After 4.5 hours of instruction, two dozen mental health clinicians (MHCs) with varied training and experience were able to find the diagnosis in a half-dozen simulated stress illness patients. So I also talked to them about reaching out to medical clinicians to teach them how to explain the following concepts to their patients:
- Stress can cause real symptoms.
- Effective treatment is available.
- A Stress Check-Up is the best way to uncover hidden stresses.
(More advice on how to reach out is in two earlier consecutive posts here and here.)

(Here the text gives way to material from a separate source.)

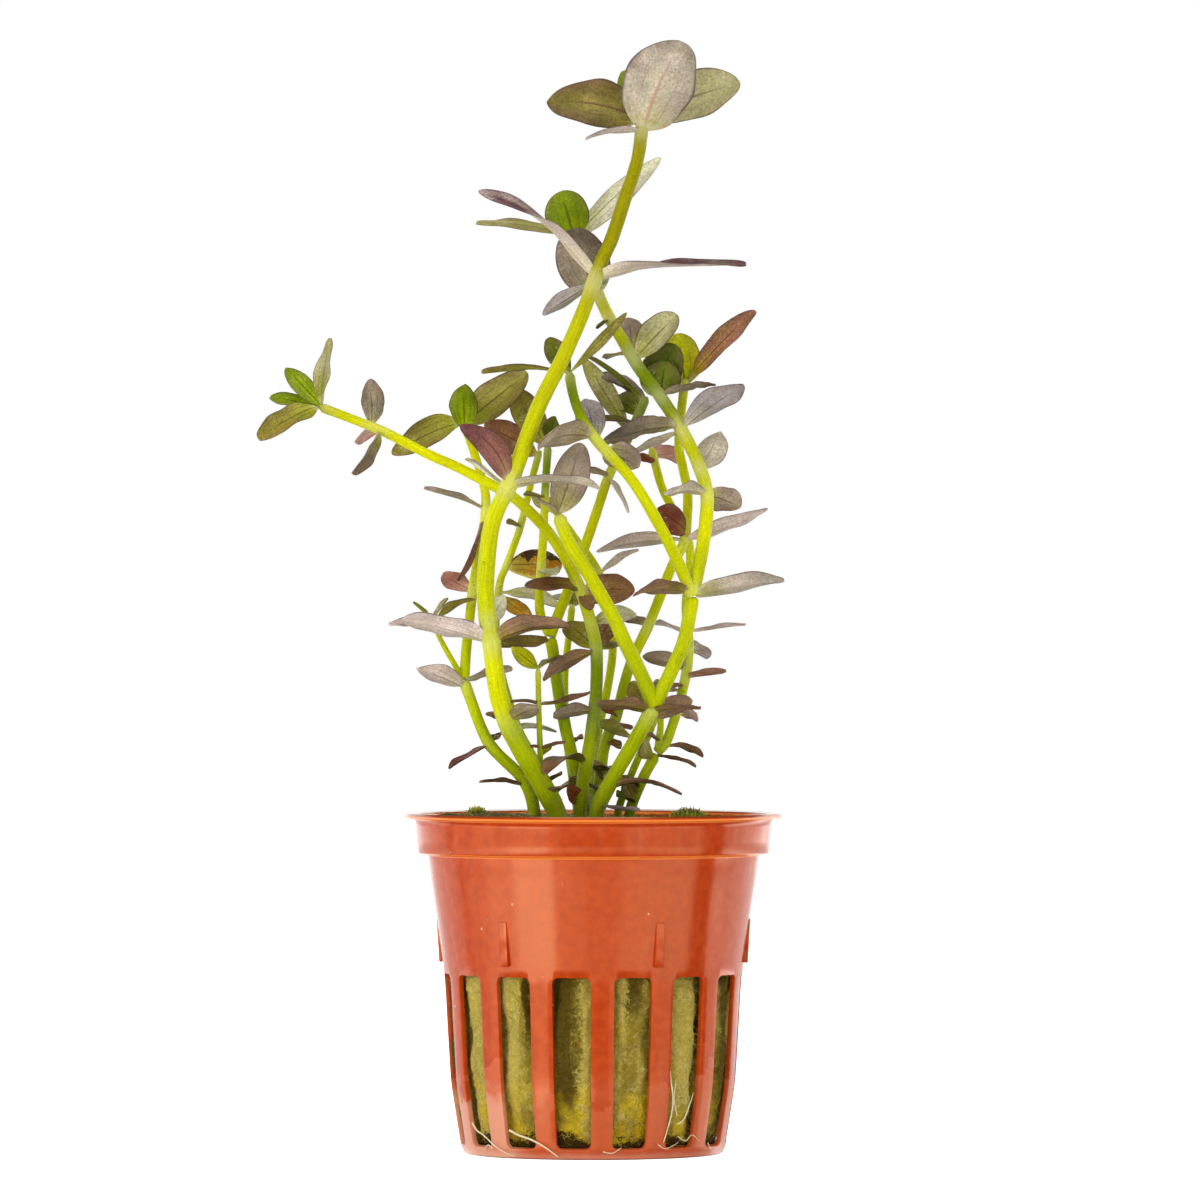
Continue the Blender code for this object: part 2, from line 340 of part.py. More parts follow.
# Looks of each kind of piece: colour, roughness, metallic
TERRACOTTA = ((0.60, 0.13, 0.06), 0.25, 0.0)
ROCKWOOL = ((0.30, 0.27, 0.10), 0.95, 0.0)
MOSS_GREEN = ((0.12, 0.22, 0.04), 0.9, 0.0)
ROOT_WHITE = ((0.80, 0.76, 0.66), 0.6, 0.0)
STEM_GREEN = ((0.42, 0.52, 0.03), 0.5, 0.0)
OLIVE = ((0.16, 0.17, 0.05), 0.55, 0.0)
PURPLE = ((0.16, 0.08, 0.10), 0.55, 0.0)
TAUPE = ((0.33, 0.29, 0.26), 0.6, 0.0)
GREEN = ((0.13, 0.30, 0.02), 0.5, 0.0)
LEAF_LOOKS = {
    "leaf_top_front": TAUPE, "leaf_top_left": OLIVE, "leaf_top_right": TAUPE,
    "leaf_upper_round": TAUPE, "leaf_crown_left": OLIVE, "leaf_crown_round": GREEN,
    "leaf_crown_right": TAUPE, "leaf_wing_right": TAUPE, "leaf_wing_left": TAUPE,
    "leaf_fork_right": TAUPE, "leaf_round_right": TAUPE, "leaf_inner_upright": TAUPE,
    "leaf_tip_up": OLIVE, "leaf_tip_down": OLIVE, "leaf_inner_left": TAUPE,
    "leaf_inner_right": TAUPE, "leaf_back_left": OLIVE, "leaf_back_right": OLIVE,
    "leaf_round_green": GREEN,
}


def clear_scene():
    for obj in list(bpy.data.objects):
        bpy.data.objects.remove(obj, do_unlink=True)


def paint(obj, looks):
    """Give the object a material of its own."""
    colour, roughness, metallic = looks
    material = bpy.data.materials.new(obj.name)
    material.use_nodes = True
    shader = material.node_tree.nodes["Principled BSDF"]
    shader.inputs["Base Color"].default_value = (*colour, 1)
    shader.inputs["Roughness"].default_value = roughness
    shader.inputs["Metallic"].default_value = metallic
    obj.data.materials.clear()
    obj.data.materials.append(material)


def add_object(name, bm):
    """Put a bmesh drawn in millimetres into the scene, in metres."""
    bmesh.ops.scale(bm, vec=(MM, MM, MM), verts=bm.verts)
    bmesh.ops.recalc_face_normals(bm, faces=bm.faces)
    mesh = bpy.data.meshes.new(name)
    bm.to_mesh(mesh)
    bm.free()
    obj = bpy.data.objects.new(name, mesh)
    bpy.context.scene.collection.objects.link(obj)
    return obj


def around(turn, radius, height):
    """Place a point by its turn from the front, to the right."""
    return Vector((radius * math.sin(turn), -radius * math.cos(turn), height))


def spin_profile(bm, profile, start, steps):
    """Turn a profile about Z, one spin for each of the unequal steps."""
    verts = [bm.verts.new(around(start, r, z)) for r, z in profile]
    edges = [bm.edges.new(pair) for pair in zip(verts, verts[1:])]
    last = verts + edges
    for step in steps:
        last = bmesh.ops.spin(bm, geom=last, axis=(0, 0, 1), cent=(0, 0, 0), steps=1, angle=step)["geom_last"]
    bmesh.ops.remove_doubles(bm, verts=bm.verts, dist=0.001)


def in_slot(face):
    """Tell whether a face of the pot's skin lies where a slot is open."""
    middle = face.calc_center_median()
    turn = math.atan2(middle.x, -middle.y) - SLOT_TURN + SLOT_WIDTH / 2
    inside = turn % (math.tau / SLOT_COUNT) < SLOT_WIDTH
    radius = math.hypot(middle.x, middle.y)
    in_wall = SLOT_FOOT < middle.z < SLOT_HEAD
    in_floor = middle.z < 0.01 and FLOOR_SLOT_IN < radius < FLOOR_SLOT_OUT
    return inside and (in_wall or in_floor)


def skin_radius(height):
    """Read the pot's outer radius at a height above its floor."""
    wall = POT_SKIN[3:]
    for (r_low, z_low), (r_high, z_high) in zip(wall, wall[1:]):
        if z_low <= height <= z_high:
            return r_low + (r_high - r_low) * (height - z_low) / (z_high - z_low)
    return wall[-1][0]


def add_ribs():
    """Model the six small wedges on the pot's wall as one cutter."""
    bm = bmesh.new()
    height = RIB_HEAD - RIB_FOOT
    for index in range(RIB_COUNT):
        turn = RIB_TURN + index * math.tau / RIB_COUNT
        block = bmesh.ops.create_cube(bm, size=1)["verts"]
        bmesh.ops.scale(bm, vec=(RIB_WIDTH, RIB_DEPTH, height), verts=block)
        for vert in block:
            if vert.co.z > 0 and vert.co.y < 0:
                vert.co.y += RIB_SLOPE
        place = around(turn, skin_radius(RIB_FOOT) + RIB_STAND, (RIB_FOOT + RIB_HEAD) / 2)
        bmesh.ops.transform(bm, matrix=Matrix.Translation(place) @ Matrix.Rotation(turn, 4, "Z"), verts=block)
    ribs = add_object("ribs_cutter", bm)
    ribs.hide_render = True
    ribs.display_type = "WIRE"
    return ribs


def add_pot():
    """Spin the skin, open the slots, thicken it inward and join the ribs."""
    bm = bmesh.new()
    steps = [SLOT_WIDTH, STRIP_WIDTH] * SLOT_COUNT
    spin_profile(bm, POT_SKIN, SLOT_TURN - SLOT_WIDTH / 2, steps)
    bmesh.ops.delete(bm, geom=[face for face in bm.faces if in_slot(face)], context="FACES")
    pot = add_object("net_pot", bm)
    if sum(polygon.normal.z for polygon in pot.data.polygons if polygon.center.z < MM / 10) > 0:
        pot.data.flip_normals()
    wall = pot.modifiers.new("wall", "SOLIDIFY")
    wall.thickness = POT_WALL * MM
    wall.offset = -1
    wall.use_even_offset = True
    join = pot.modifiers.new("ribs", "BOOLEAN")
    join.operation = "UNION"
    join.object = add_ribs()
    paint(pot, TERRACOTTA)


def add_plug():
    """Turn the rockwool plug to the pot's inner form."""
    clear = POT_WALL + PLUG_CLEAR
    wall = [(skin_radius(z) - clear, z) for z in PLUG_ROWS]
    neck = skin_radius(PLUG_ROWS[-1]) - clear
    top = skin_radius(PLUG_TOP) - clear
    step = PLUG_ROWS[-1] + PLUG_STEP
    shoulder = [(neck, step), (top - PLUG_EDGE, step + PLUG_EDGE)]
    edge = [(top, PLUG_TOP - PLUG_EDGE), (top - PLUG_EDGE, PLUG_TOP)]
    profile = [(0, PLUG_FOOT)] + wall + shoulder + edge + [(0, PLUG_TOP)]
    bm = bmesh.new()
    spin_profile(bm, profile, 0, [math.tau / PLUG_SIDES] * PLUG_SIDES)
    paint(add_object("rockwool_plug", bm), ROCKWOOL)


def add_moss():
    for name, (middle, half) in MOSS.items():
        bm = bmesh.new()
        bmesh.ops.create_icosphere(bm, subdivisions=2, radius=1)
        bmesh.ops.scale(bm, vec=half, verts=bm.verts)
        bmesh.ops.translate(bm, vec=middle, verts=bm.verts)
        paint(add_object(name, bm), MOSS_GREEN)


def tube(name, points, foot_radius, tip_radius, sides):
    """Make a round closed stem along a smooth curve through the points."""
    curve = bpy.data.curves.new(name, "CURVE")
    curve.dimensions = "3D"
    curve.bevel_depth = MM
    curve.bevel_resolution = (sides - 4) // 2
    curve.use_fill_caps = True
    curve.resolution_u = 1
    spline = curve.splines.new("BEZIER")
    spline.bezier_points.add(len(points) - 1)
    last = len(points) - 1
    for index, (knot, point) in enumerate(zip(spline.bezier_points, points)):
        knot.co = Vector(point) * MM
        knot.handle_left_type = "AUTO"
        knot.handle_right_type = "AUTO"
        knot.radius = foot_radius + (tip_radius - foot_radius) * index / last
    guide = bpy.data.objects.new(name, curve)
    bpy.context.scene.collection.objects.link(guide)
    mesh = bpy.data.meshes.new_from_object(guide.evaluated_get(bpy.context.evaluated_depsgraph_get()))
    bpy.data.objects.remove(guide, do_unlink=True)
    bpy.data.curves.remove(curve)
    obj = bpy.data.objects.new(name, mesh)
    bpy.context.scene.collection.objects.link(obj)
    return obj


def leaf(name, foot, tip, width, looks, arch, fold, stations):
    """Shape a ball into a thin blade that runs from foot to tip.

    looks is the way the upper side faces, arch lifts the blade's middle that way and fold
    lifts its two edges.
    """
    foot, tip = Vector(foot), Vector(tip)
    along = (tip - foot).normalized()
    length = (tip - foot).length
    up = Vector(looks)
    up = (up - up.dot(along) * along).normalized()
    across = along.cross(up)
    bm = bmesh.new()
    bmesh.ops.create_uvsphere(bm, u_segments=4, v_segments=stations, radius=1)
    for vert in bm.verts:
        share = (1 + vert.co.z) / 2
        ring = math.sqrt(max(1 - vert.co.z ** 2, 0))
        side = vert.co.x / ring if ring > 0.01 else 0
        face = vert.co.y / ring if ring > 0.01 else 0
        blade = ring * (FOOT_SHARE + (TIP_SHARE - FOOT_SHARE) * share)
        half = width / 2 * blade
        lift = arch * 4 * share * (1 - share) + fold * abs(side) * blade
        thick = LEAF_THICK / 2 * face * min(1, 3 * ring)
        vert.co = foot + along * length * share + across * half * side + up * (lift + thick)
    return add_object(name, bm)


def apply_booleans(obj, operation, others):
    """Cut or join the others into the object, then take them out of the scene."""
    for other in others:
        modifier = obj.modifiers.new(other.name, "BOOLEAN")
        modifier.operation = operation
        modifier.object = other
    mesh = bpy.data.meshes.new_from_object(obj.evaluated_get(bpy.context.evaluated_depsgraph_get()))
    obj.modifiers.clear()
    obj.data = mesh
    for other in others:
        bpy.data.objects.remove(other, do_unlink=True)


def clearance(name):
    """Make a stem's form with the gap added all round and at both ends."""
    foot, tip, points = STEMS[name]
    route = [Vector(point) for point in points]
    route[0] -= (route[1] - route[0]).normalized() * GAP
    route[-1] += (route[-1] - route[-2]).normalized() * GAP
    return tube(name + "_clear", route, foot + GAP, tip + GAP, 8)


def add_stems():
    """Make each stem, cut it clear of what carries it and fuse its small leaves to it."""
    for name, (foot_radius, tip_radius, points) in STEMS.items():
        sides = 8 if foot_radius > THICK_STEM else 6
        stem = tube(name, points, foot_radius, tip_radius, sides)
        apply_booleans(stem, "DIFFERENCE", [clearance(carrier) for carrier in CARRIERS.get(name, ())])
        small = []
        for index, row in enumerate(SMALL_LEAVES.get(name, ())):
            length = (Vector(row[1]) - Vector(row[0])).length
            stations = TINY_LEAF_STATIONS if length < TINY_LEAF_LENGTH else SMALL_LEAF_STATIONS
            small.append(leaf(f"{name}_leaf_{index}", *row, stations))
        apply_booleans(stem, "UNION", small)
        paint(stem, STEM_GREEN)


def add_leaves():
    """Make the larger leaves, each one a piece of its own."""
    for name, (foot, tip, width, looks, arch, fold) in LEAVES.items():
        along = (Vector(tip) - Vector(foot)).normalized()
        blade = leaf(name, Vector(foot) + along * GAP, tip, width, looks, arch, fold, LEAF_STATIONS)
        paint(blade, LEAF_LOOKS.get(name, PURPLE))


def add_roots():
    for name, route in ROOTS.items():
        points = [around(math.radians(turn), radius, height) for turn, radius, height in route]
        paint(tube(name, points, ROOT_RADIUS, ROOT_RADIUS, 6), ROOT_WHITE)


clear_scene()
add_pot()
add_plug()
add_moss()
add_roots()
add_stems()
add_leaves()
for piece in bpy.context.scene.objects:
    if not piece.name.startswith("leaf"):
        piece.data.shade_smooth()
        piece.data.set_sharp_from_angle(angle=math.radians(40))
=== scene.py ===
"""The looks of a potted purple bacopa salzmannii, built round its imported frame.

Shapes are drawn in millimetres and become metres as each piece is placed. The origin is the
middle of the pot's underside, Z is up, and the side seen in the photograph looks along -Y.
"""
import math
import random

import bmesh
import bpy
import numpy as np
from mathutils import Matrix, Vector, noise
from mathutils.geometry import interpolate_bezier


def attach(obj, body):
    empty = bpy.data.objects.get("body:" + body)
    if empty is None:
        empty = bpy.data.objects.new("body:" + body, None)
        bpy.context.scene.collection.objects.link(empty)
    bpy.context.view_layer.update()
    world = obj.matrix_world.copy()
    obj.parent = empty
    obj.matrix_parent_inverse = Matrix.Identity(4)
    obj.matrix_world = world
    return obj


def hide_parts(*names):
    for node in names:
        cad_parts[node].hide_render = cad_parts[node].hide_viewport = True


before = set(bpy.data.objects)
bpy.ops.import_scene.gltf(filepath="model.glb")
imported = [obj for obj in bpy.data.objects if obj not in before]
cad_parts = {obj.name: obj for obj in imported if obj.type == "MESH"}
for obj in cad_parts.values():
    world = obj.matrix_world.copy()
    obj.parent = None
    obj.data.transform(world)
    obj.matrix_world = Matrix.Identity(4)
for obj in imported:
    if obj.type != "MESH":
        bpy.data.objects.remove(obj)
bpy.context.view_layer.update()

# The net pot is one thin moulding in glossy orange-brown plastic: a flat rim, a stepped
# collar, fifteen slots in its wall and floor, and six small ribs that lock it in a tray.
# Its skin is turned in one go, the slots are left out, and the wall is thickened inward.
MM = 0.001
# Its outside as pairs of radius and height: the wall, the floor, and the collar up to the rim
POT_WALL_ROUTE = (
    (18.9, 0.6), (19.25, 1.5), (19.6, 3.5), (20.15, 7), (20.65, 10.4), (21.0, 15.7), (21.25, 20),
    (21.5, 24.4), (21.85, 27.8), (22.55, 33.1), (23.05, 36.5), (23.75, 41.0), (24.0, 43.1),
)
POT_FLOOR = ((0, 0), (4, 0), (8, 0), (12, 0), (15.5, 0), (17.5, 0), (18.4, 0.06), (18.75, 0.25))
POT_COLLAR = (
    (24.05, 43.3), (24.25, 43.45), (25.1, 43.47), (25.4, 43.56), (25.5, 43.8), (25.62, 45.4),
    (25.8, 47.6), (25.88, 48.2), (26.1, 48.52), (26.5, 48.6), (27.3, 48.62), (27.47, 48.7),
)
POT_WALL, WALL_TOP = 0.7, POT_WALL_ROUTE[-1][1]
# Faces of the skin lower than this belong to the floor
FLOOR_TOP = 0.05
SLOT_COUNT = 15
SLOT_WIDTH = math.radians(15)
SLOT_PITCH = math.tau / SLOT_COUNT
# Turn of the first slot's middle from the front, to the right
SLOT_TURN = math.radians(-8.5)
SLOT_FOOT, SLOT_HEAD = 1.5, 26.2
SLOT_CORNER = 0.95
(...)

If medical clinicians can be persuaded to refer a difficult patient or two to a MHC to receive the stigma-free service of a Stress Check-Up, the likelihood is that everyone will be pleased with the results. This will encourage more referrals and initiate a process of mutual learning whereby the medical and MH clinicians learn more and more about which patients will respond to this approach.
Reaching out can be initiated by medical clinicians, too. If they can identify MHCs who might be interested, they could explain the following concepts:
- Obtaining a chronology of the patient’s physical symptoms.
- Taking a Stress History (not much different than the familiar psychological interview).
- Looking for connections between stresses and symptoms.
- Treating the stresses they find to see if the physical symptoms respond.
When both types of clinicians reach out across the mind-body divide, they will close the largest blind spot in the health care system, significantly improve their job satisfaction and relieve a tremendous amount of needless suffering.